# Cello Sonata and Short Waltz



## Celloissimo (Mar 29, 2013)

I've been studying counterpoint and voice leading through practicing the different species, and have now begun to try tackling composition again. First piece is a cello sonata (Not sure what else to call it even though I don't fully understand sonata form) and another is a short waltz for Piano. The first I want to develop more, with better voice leading in the piano rather than simply vertical 'block' chords (especially in the bass) but am not sure how since I'm venturing into relatively unknown territory with three voices. The other I feel is too short, with some decent themes and a good cadence, but needs more development but stringing it all together in the problem for me.

My voice leading still needs some work but making the pieces sound 'whole' and 'finished' is also something I'm struggling with.

P.S. Bar 7 cello part is actually playable, it's a technical part I threw in there for the cello. (using the G string harmonic for the octave leaps)

Any feedback is much appreciated! Thank you!

Cello Sonata in D Major: http://www.noteflight.com/scores/view/53776a09feb33c2a470b1adabe6119aa895300c0

Waltz in G Major: http://www.noteflight.com/scores/view/5f20b69fea4f3deebfceaf91392735ef9808d0c6


----------



## pluhagr (Jan 2, 2012)

You could put the cello in alto or tenor clef to make it easier to read. Otherwise counterpoint is nice, keep on working on it.


----------



## hreichgott (Dec 31, 2012)

Cello sonata: I only listened to a few bars before determining this could only be played by a computer. You need to consider the range of the instrument you are supposedly writing for:








Or call it "sonata for computer generated cello"!

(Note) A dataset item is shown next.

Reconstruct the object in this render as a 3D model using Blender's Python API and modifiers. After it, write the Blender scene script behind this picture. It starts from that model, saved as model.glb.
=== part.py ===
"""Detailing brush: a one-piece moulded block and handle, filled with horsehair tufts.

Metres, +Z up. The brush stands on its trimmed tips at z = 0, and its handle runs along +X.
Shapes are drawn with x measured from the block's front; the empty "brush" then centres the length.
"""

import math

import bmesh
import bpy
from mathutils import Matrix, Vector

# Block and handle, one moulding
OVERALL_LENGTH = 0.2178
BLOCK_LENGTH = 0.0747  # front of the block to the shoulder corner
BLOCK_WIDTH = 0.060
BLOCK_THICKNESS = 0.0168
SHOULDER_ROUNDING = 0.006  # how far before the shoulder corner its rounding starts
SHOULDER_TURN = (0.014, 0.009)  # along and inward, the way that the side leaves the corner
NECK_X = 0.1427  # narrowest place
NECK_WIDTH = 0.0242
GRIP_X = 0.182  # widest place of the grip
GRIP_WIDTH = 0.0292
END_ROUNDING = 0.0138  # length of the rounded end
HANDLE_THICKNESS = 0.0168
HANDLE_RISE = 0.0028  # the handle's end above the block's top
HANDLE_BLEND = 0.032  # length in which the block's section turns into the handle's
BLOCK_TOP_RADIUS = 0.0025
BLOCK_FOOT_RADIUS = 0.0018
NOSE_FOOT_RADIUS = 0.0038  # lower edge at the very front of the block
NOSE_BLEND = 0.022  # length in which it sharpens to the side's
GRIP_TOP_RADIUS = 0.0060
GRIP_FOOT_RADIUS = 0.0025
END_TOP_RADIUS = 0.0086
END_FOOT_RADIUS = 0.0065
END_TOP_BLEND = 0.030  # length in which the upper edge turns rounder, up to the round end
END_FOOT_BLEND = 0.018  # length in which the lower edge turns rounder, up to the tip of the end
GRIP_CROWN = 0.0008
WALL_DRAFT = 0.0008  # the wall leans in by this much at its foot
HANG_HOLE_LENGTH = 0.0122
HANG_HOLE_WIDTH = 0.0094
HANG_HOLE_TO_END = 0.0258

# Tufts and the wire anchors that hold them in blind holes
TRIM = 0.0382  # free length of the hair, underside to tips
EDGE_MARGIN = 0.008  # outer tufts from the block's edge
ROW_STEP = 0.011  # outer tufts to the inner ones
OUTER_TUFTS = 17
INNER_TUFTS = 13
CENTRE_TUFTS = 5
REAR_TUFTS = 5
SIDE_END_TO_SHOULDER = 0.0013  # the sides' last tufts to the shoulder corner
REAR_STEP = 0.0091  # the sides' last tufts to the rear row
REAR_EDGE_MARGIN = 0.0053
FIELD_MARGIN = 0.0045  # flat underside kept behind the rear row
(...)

The waltz link appears to be blocked in some way. I am prompted to log in and can't view the file.


----------



## BurningDesire (Jul 15, 2012)

I think the problem with the cello sonata was that everything got accidentally dropped an octave or two (unless you are intending that very muddy texture, it just sounds like its supposed to be more traditional sounding music). Of course if those low pitches are exactly what you want, you can ask for scordatura in the cello, but with something that extreme it will drastically alter how the instrument sounds and is played (it will probably be way too quiet to compete with the unhampered piano). I'd suggest if those low notes are your intention to write it for a doublebass instead, or like hreichgott said have it be for a "computer cello", but preferably one with a better set of samples to generate it.


----------



## Celloissimo (Mar 29, 2013)

I'm confused, for the lowest note in the score for the cello is a C2 (root of the chord in bar 26), which is the lowest note in its range, and the highest a B4 (bar 7) . Being a cellist myself, these notes are most certainly in the range of the cello. Perhaps something is wrong with the score and we're not all on the same page?


----------



## hreichgott (Dec 31, 2012)

Truly, last time I looked at it everything appeared and sounded 2 octaves lower than it does now. I thought that was odd as I did seem to remember that you play the cello! 

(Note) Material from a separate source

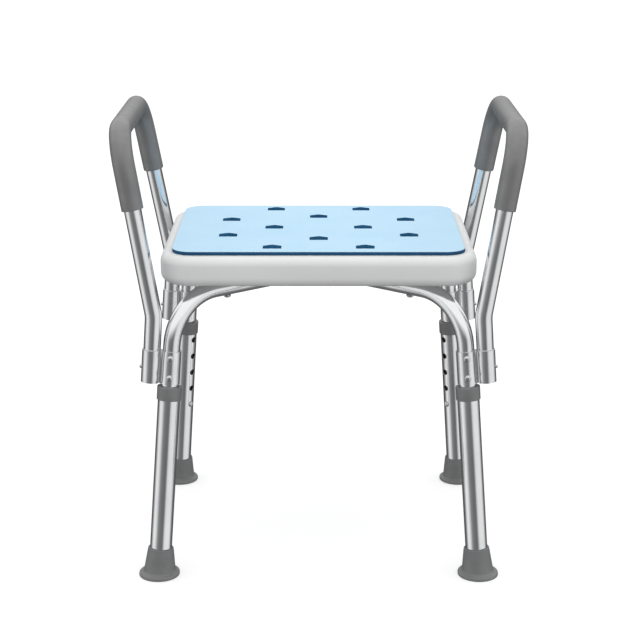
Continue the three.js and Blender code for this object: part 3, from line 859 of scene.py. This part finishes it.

Anyway, there are some interesting ideas here. Neoclassical and pleasant. Could be a preliminary sketch of some themes for a sonata. Now the next step is to play with them and develop them. Or if you want to leave them as little miniatures (changing the title of course) you could, but at present it's a little like the first 3 words of 3 very different stories up against each other. Of course it doesn't sound whole and finished... you've barely started! Don't worry about the details of voice leading in the accompaniment at this stage. You're still generating material and there will be time enough to refine the accompaniment later.

Have you ever played any sonatas on the cello? If you're interested in learning sonata form, studying one you've played would be very useful.

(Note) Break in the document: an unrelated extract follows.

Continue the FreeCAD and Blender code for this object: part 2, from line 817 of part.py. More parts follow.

Waltz: I can see and hear it now. I'm not sure I get it. Is it a comic piece?


----------



## Celloissimo (Mar 29, 2013)

I'm having a hard time developing my themes and making them "go somewhere" for lack of a better term. This applies to second movement most, which lasts only about 4 measures. The only sonata I've ever learned is bits and pieces of Shostakovich's cello sonata.


----------



## hreichgott (Dec 31, 2012)

Surely even your counterpoint exercises go on for longer than a couple of measures?

It would probably be worth your while to learn a sonata in its entirety (maybe an easy one, or even a sonatina) so you can study its structure from the inside, before you go trying to write one. That seems like trying to write a novel without ever having read one.


----------